Using AI Data to Trace Contamination Sources

One of the most underutilized advantages of AI vision inspection systems is the data they generate. Every detection event is logged with a timestamp, image capture, and location data. Over time, this creates a detailed record of where and when foreign material is appearing in the product stream.

Quality assurance teams can analyze this data to identify patterns for example, a spike in bone fragment detections during a specific shift, or an increase in rubber contamination events correlated with a particular piece of equipment. This kind of root cause analysis is far more difficult to conduct when relying on manual inspection records, which are often incomplete or inconsistently documented.

By integrating AI inspection data into broader food safety management systems, processors can move from reactive to proactive contamination control. Rather than responding to a recall or a customer complaint, facilities can identify and address contamination risks before they reach the consumer. KPM Analytics vision systems support this approach by providing actionable data that connects inspection to operational outcomes.

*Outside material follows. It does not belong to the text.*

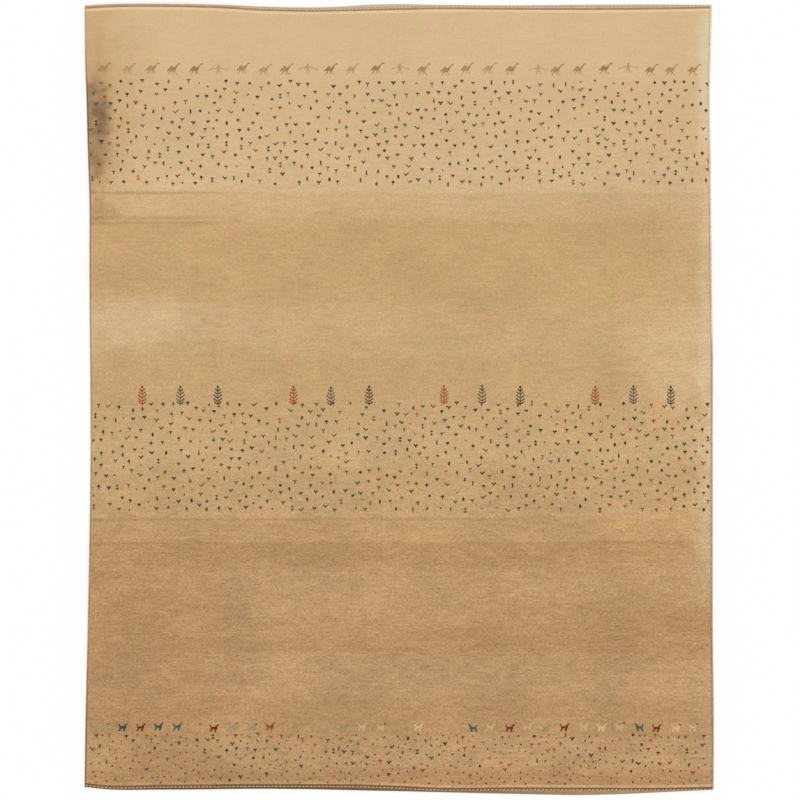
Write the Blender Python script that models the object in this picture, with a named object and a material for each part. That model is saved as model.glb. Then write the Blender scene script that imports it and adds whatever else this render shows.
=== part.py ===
"""Hand-knotted wool rug, lying flat with its pile up.

The rug is one knotted cloth: a pile field, and at each end a narrow flat-woven hem, lower than
the pile. Wool is overcast round its two long edges, which makes a selvedge down each side, and a
twined braid is worked across each woven end. The four edges wander as they do on a rug that was
woven by hand, so each is a smooth curve through a short table of measured insets.

X runs across the rug, Y along it and Z up. The origin is on the floor, under the middle.
"""

from collections import namedtuple

import bmesh
import bpy
import numpy as np

MM = 0.001

# Driving dimensions
RUG_WIDTH = 2440 * MM
RUG_LENGTH = 3066 * MM
PILE_TOP = 12 * MM
HEM_TOP = 4.2 * MM
SELVEDGE_RADIUS = 3 * MM
GAP = 0.3 * MM
BRAID_INNER = 3 * MM
BRAID_OUTER = 9.5 * MM

# Steps along the outline
STEPS_ACROSS = 48
STEPS_ALONG = 60

# Each edge, measured in millimetres.
# up: distance from the lower end; left, right: how far that edge stays inside the full width.
Side = namedtuple("Side", "up left right")
SIDES = (
    Side(up=0, left=0, right=1),
    Side(up=280, left=4, right=0),
    Side(up=660, left=12, right=4),
    Side(up=1010, left=19, right=4),
    Side(up=1380, left=23, right=4),
    Side(up=1730, left=21, right=4),
    Side(up=2020, left=19, right=8),
    Side(up=2310, left=19, right=11),
    Side(up=2500, left=13, right=12),
    Side(up=2700, left=8, right=15),
    Side(up=2850, left=2, right=12),
    Side(up=3066, left=0, right=7),
)

# across: distance from the left edge; edge: how far the woven end stays inside the full length;
# row: how far inside it the braid's working line runs.
End = namedtuple("End", "across edge row")
LOWER_END = (
    End(across=0, edge=31, row=44),
    End(across=60, edge=24, row=37),
    End(across=300, edge=21, row=37),
    End(across=700, edge=24, row=40),
    End(across=900, edge=22, row=40),
    End(across=1110, edge=17, row=37),
    End(across=1220, edge=15, row=33),
    End(across=1340, edge=12, row=27),
    End(across=1690, edge=4, row=27),
    End(across=1920, edge=0, row=26),
    End(across=2040, edge=2, row=26),
    End(across=2270, edge=12, row=26),
    End(across=2440, edge=20, row=29),
)
UPPER_END = (
    End(across=0, edge=6, row=14),
    End(across=60, edge=2, row=10),
    End(across=400, edge=0, row=8),
    End(across=530, edge=3, row=12),
    End(across=700, edge=10, row=22),
    End(across=870, edge=13, row=25),
    End(across=990, edge=10, row=24),
    End(across=1110, edge=2, row=21),
    End(across=1220, edge=0, row=19),
    End(across=1340, edge=2, row=16),
    End(across=1600, edge=5, row=17),
    End(across=2000, edge=2, row=18),
    End(across=2300, edge=2, row=15),
    End(across=2440, edge=4, row=12),
)

# The cloth's edge, as closed loops from the floor upwards and inwards, in millimetres.
# side: inset from the side's own edge; end: inset from the woven end on the hem's loops, and
# from the pile's foot on the pile's loops; height: above the floor.
Loop = namedtuple("Loop", "on side end height")
LOOPS = (
    Loop(on="hem", side=1.2, end=1.2, height=0.0),
    Loop(on="hem", side=0.2, end=0.2, height=0.9),
    Loop(on="hem", side=0.0, end=0.0, height=2.0),
    Loop(on="hem", side=0.2, end=0.5, height=3.2),
    Loop(on="hem", side=0.5, end=2.0, height=3.8),
    Loop(on="pile", side=0.6, end=0.0, height=4.2),
    Loop(on="pile", side=0.8, end=0.5, height=8.5),
    Loop(on="pile", side=1.7, end=1.5, height=10.8),
    Loop(on="pile", side=3.8, end=3.8, height=11.8),
    Loop(on="pile", side=9.0, end=9.0, height=12.0),
)

# The braid's section, in millimetres: a plain ridge over its working line, then a fuller one
# towards the rug's end, which rises and falls with the turns of its two yarns.
# out: distance from the working line; rise: height over the braid's base at the crown of a turn;
# pinch: share of that rise, and of the reach past the valley, that is left between two turns.
Ridge = namedtuple("Ridge", "out rise pinch")
BRAID_SECTION = (
    Ridge(out=-3.0, rise=0.0, pinch=1.0),
    Ridge(out=-2.5, rise=2.6, pinch=1.0),
    Ridge(out=0.0, rise=3.7, pinch=1.0),
    Ridge(out=2.8, rise=2.2, pinch=1.0),
    Ridge(out=4.5, rise=4.2, pinch=0.7),
    Ridge(out=7.0, rise=4.7, pinch=0.68),
    Ridge(out=9.2, rise=2.9, pinch=0.8),
    Ridge(out=9.5, rise=0.0, pinch=0.86),
)
BRAID_VALLEY = 2.8 * MM
TURN_LENGTH = 15 * MM
PLAIN_STEPS = 12

# How far across each end its turns are rolled under, out of sight, and left plain
LOWER_TURNS_FROM = 0.0
UPPER_TURNS_FROM = 0.24

# Wool, as linear colour and roughness
Wool = namedtuple("Wool", "name colour roughness")
PILE_WOOL = Wool(name="tan_pile_wool", colour=(0.578, 0.367, 0.181), roughness=0.92)
SELVEDGE_WOOL = Wool(name="brown_overcast_wool", colour=(0.262, 0.168, 0.096), roughness=0.88)
BRAID_WOOL = Wool(name="brown_and_ivory_wool", colour=(0.305, 0.190, 0.098), roughness=0.86)


def curve_through(table, along, column, at):
    """A smooth curve through one column of a table, read at the distances in at.

    It is a cubic between each pair of rows, with the slope at a row taken from its neighbours.
    Tables are in millimetres, and the result in metres is never less than nothing.
    """
    places = np.array([getattr(row, along) for row in table]) * MM
    values = np.array([getattr(row, column) for row in table]) * MM
    slopes = np.gradient(values, places)
    at = np.clip(at, places[0], places[-1])
    before = np.clip(np.searchsorted(places, at, side="right") - 1, 0, len(places) - 2)
    span = places[before + 1] - places[before]
    part = (at - places[before]) / span
    rest = 1 - part
    value = (
        values[before] * rest**2 * (1 + 2 * part)
        + values[before + 1] * part**2 * (1 + 2 * rest)
        + slopes[before] * span * part * rest**2
        - slopes[before + 1] * span * part**2 * rest
    )
    return np.maximum(value, 0)


def end_inset(table, column, across):
    """Inset of a woven end's edge or braid line, at fractions of the rug's width."""
    return curve_through(table, "across", column, across * RUG_WIDTH)


def on_rug(across, along, side_in, lower_in, upper_in):
    """Plan position at fractions across and along the rug, inside its own wandering edges.

    side_in, lower_in and upper_in are insets from the full width and length at the four edges.
    """
    low = -RUG_LENGTH / 2 + lower_in
    high = RUG_LENGTH / 2 - upper_in
    y = low + (high - low) * along
    up = y + RUG_LENGTH / 2
    left = -RUG_WIDTH / 2 + curve_through(SIDES, "up", "left", up) + side_in
    right = RUG_WIDTH / 2 - curve_through(SIDES, "up", "right", up) - side_in
    return left + (right - left) * across, y


def outline_fractions():
    """Fractions across and along the rug, once round its outline, anticlockwise from above."""
    across = np.arange(STEPS_ACROSS) / STEPS_ACROSS
    along = np.arange(STEPS_ALONG) / STEPS_ALONG
    round_across = np.concatenate([across, np.ones(STEPS_ALONG), 1 - across, np.zeros(STEPS_ALONG)])
    round_along = np.concatenate([np.zeros(STEPS_ACROSS), along, np.ones(STEPS_ACROSS), 1 - along])
    return round_across, round_along


def wool_material(wool):
    """A plain wool finish."""
    material = bpy.data.materials.new(wool.name)
    material.use_nodes = True
    shader = material.node_tree.nodes["Principled BSDF"]
    shader.inputs["Base Color"].default_value = (*wool.colour, 1)
    shader.inputs["Roughness"].default_value = wool.roughness
    shader.inputs["Metallic"].default_value = 0
    return material


def add_object(name, data, wool):
    """Put a mesh or a curve into the scene under its own name, in its wool."""
    data.materials.append(wool_material(wool))
    piece = bpy.data.objects.new(name, data)
    bpy.context.scene.collection.objects.link(piece)
    return piece


def stacked_loops(name, loops, closed_round):
    """A mesh whose skin joins each loop of points to the next.

    closed_round says that the loops lie inside one another, as round the cloth's edge, with the
    first and last filled. Along a braid they are its sections, and the two end ones are filled.
    Either way it is closed, and its faces are turned to point out.
    """
    shape = bmesh.new()
    rows = [[shape.verts.new(point) for point in loop] for loop in loops]
    for lower, upper in zip(rows, rows[1:]):
        for i in range(len(lower)):
            j = (i + 1) % len(lower)
            shape.faces.new((lower[i], lower[j], upper[j], upper[i]))
    shape.faces.new(rows[0])
    shape.faces.new(rows[-1])
    bmesh.ops.recalc_face_normals(shape, faces=shape.faces)
    mesh = bpy.data.meshes.new(name)
    shape.to_mesh(mesh)
    shape.free()
    mesh.shade_smooth()
    mesh.set_sharp_from_angle(angle=np.radians(40 if closed_round else 60))
    return mesh


def add_cloth():
    """The knotted cloth: floor loop, rounded hem, step up to the pile and its rounded shoulder."""
    across, along = outline_fractions()
    lower_edge = end_inset(LOWER_END, "edge", across)
    upper_edge = end_inset(UPPER_END, "edge", across)
    lower_foot = end_inset(LOWER_END, "row", across) + BRAID_INNER + GAP
    upper_foot = end_inset(UPPER_END, "row", across) + BRAID_INNER + GAP
    cloth_side = 2 * SELVEDGE_RADIUS + GAP
    loops = []
    for loop in LOOPS:
        lower = (lower_foot if loop.on == "pile" else lower_edge) + loop.end * MM
        upper = (upper_foot if loop.on == "pile" else upper_edge) + loop.end * MM
        x, y = on_rug(across, along, cloth_side + loop.side * MM, lower, upper)
        loops.append(np.stack([x, y, np.full_like(x, loop.height * MM)], axis=1))
    add_object("knotted_cloth", stacked_loops("knotted_cloth", loops, closed_round=True), PILE_WOOL)


def add_selvedge(name, across):
    """The overcast cord down one long edge, from woven end to woven end, lying on the floor."""
    along = np.linspace(0, 1, STEPS_ALONG + 1)
    lower = end_inset(LOWER_END, "edge", across)
    upper = end_inset(UPPER_END, "edge", across)
    x, y = on_rug(across, along, SELVEDGE_RADIUS, lower, upper)
    curve = bpy.data.curves.new(name, "CURVE")
    curve.dimensions = "3D"
    curve.bevel_depth = SELVEDGE_RADIUS
    curve.bevel_resolution = 2
    curve.use_fill_caps = True
    spline = curve.splines.new("POLY")
    spline.points.add(len(along) - 1)
    centre = np.stack([x, y, np.full_like(x, SELVEDGE_RADIUS), np.ones_like(x)], axis=1)
    spline.points.foreach_set("co", centre.ravel())
    add_object(name, curve, SELVEDGE_WOOL)


def braid_stations(turns_from):
    """Fractions across the rug where the braid has a section, and how full each one is.

    From turns_from on there are two sections to a turn of the yarns, one on its crown, which is
    full at 1, and one at the pinch before it, at 0. The part that is rolled under is plain.
    """
    turns = round((1 - turns_from) * RUG_WIDTH / TURN_LENGTH)
    turned = np.linspace(turns_from, 1, 2 * turns + 1)
    full = np.arange(2 * turns + 1) % 2
    if turns_from == 0:
        return turned, full
    plain = np.linspace(0, turns_from, PLAIN_STEPS, endpoint=False)
    return np.concatenate([plain, turned]), np.concatenate([np.zeros(PLAIN_STEPS), full])


def add_end_braid(name, table, along, turns_from):
    """The twined braid on one woven end: two ridges side by side, resting on the hem.

    Where the hem is narrow, the part outside the working line is drawn in, so that the braid
    stays on the cloth.
    """
    across, full = braid_stations(turns_from)
    edge = end_inset(table, "edge", across)
    row = end_inset(table, "row", across)
    drawn_in = np.minimum(1, (row - edge - GAP) / BRAID_OUTER)
    side = 2 * SELVEDGE_RADIUS + 2 * GAP
    base = HEM_TOP + GAP
    points = []
    for ridge in BRAID_SECTION:
        share = ridge.pinch + (1 - ridge.pinch) * full
        past_valley = max(ridge.out * MM - BRAID_VALLEY, 0)
        out = min(ridge.out * MM, BRAID_VALLEY) + past_valley * share
        inset = row - out * (drawn_in if ridge.out > 0 else 1)
        x, y = on_rug(across, along, side, inset, inset)
        points.append(np.stack([x, y, base + ridge.rise * MM * share], axis=1))
    sections = np.stack(points, axis=1)
    add_object(name, stacked_loops(name, sections, closed_round=False), BRAID_WOOL)


def main():
    for old in list(bpy.data.objects):
        bpy.data.objects.remove(old, do_unlink=True)
    add_cloth()
    add_selvedge("selvedge_left", 0.0)
    add_selvedge("selvedge_right", 1.0)
    add_end_braid("end_braid_lower", LOWER_END, 0.0, LOWER_TURNS_FROM)
    add_end_braid("end_braid_upper", UPPER_END, 1.0, UPPER_TURNS_FROM)


main()
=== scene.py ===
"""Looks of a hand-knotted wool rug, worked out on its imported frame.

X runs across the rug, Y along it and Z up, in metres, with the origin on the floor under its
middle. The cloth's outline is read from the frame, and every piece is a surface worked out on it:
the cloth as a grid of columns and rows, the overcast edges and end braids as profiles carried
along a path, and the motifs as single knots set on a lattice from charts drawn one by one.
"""

from collections import namedtuple

import bpy
import numpy as np
from bpy.props import FloatProperty, FloatVectorProperty, IntProperty, PointerProperty
from bpy.types import Operator, Panel, PropertyGroup
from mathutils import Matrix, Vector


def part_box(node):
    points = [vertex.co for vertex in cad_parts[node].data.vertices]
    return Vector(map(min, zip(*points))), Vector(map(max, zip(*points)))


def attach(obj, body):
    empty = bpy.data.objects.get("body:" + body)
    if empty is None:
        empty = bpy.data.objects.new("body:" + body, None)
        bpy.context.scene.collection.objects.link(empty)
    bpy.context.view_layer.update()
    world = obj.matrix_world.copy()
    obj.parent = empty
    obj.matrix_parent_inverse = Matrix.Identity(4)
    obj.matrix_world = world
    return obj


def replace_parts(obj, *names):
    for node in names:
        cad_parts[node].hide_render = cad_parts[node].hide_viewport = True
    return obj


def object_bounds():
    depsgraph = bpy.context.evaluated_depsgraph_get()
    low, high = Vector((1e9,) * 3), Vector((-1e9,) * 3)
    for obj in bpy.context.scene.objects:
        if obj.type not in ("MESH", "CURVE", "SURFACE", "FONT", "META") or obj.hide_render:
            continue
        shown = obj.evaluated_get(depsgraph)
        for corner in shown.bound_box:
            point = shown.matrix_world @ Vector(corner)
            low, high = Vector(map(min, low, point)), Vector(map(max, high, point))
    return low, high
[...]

Building a More Resilient Quality Control Program

Foreign material detection in beef processing is not a problem that can be solved with a single technology or a one-time intervention. It requires a sustained, systematic commitment to equipment maintenance, employee training, sanitation discipline, and continuous monitoring. AI vision systems are a powerful component of that program -- not because they replace human judgment, but because they extend it, filling the gaps that manual inspection cannot reliably cover.

As processing speeds increase and consumer expectations for food safety rise, the role of intelligent inspection technology in beef processing will only grow. Facilities that invest in these capabilities today are better positioned to meet regulatory requirements, protect their brands, and deliver safe, high-quality product to consumers.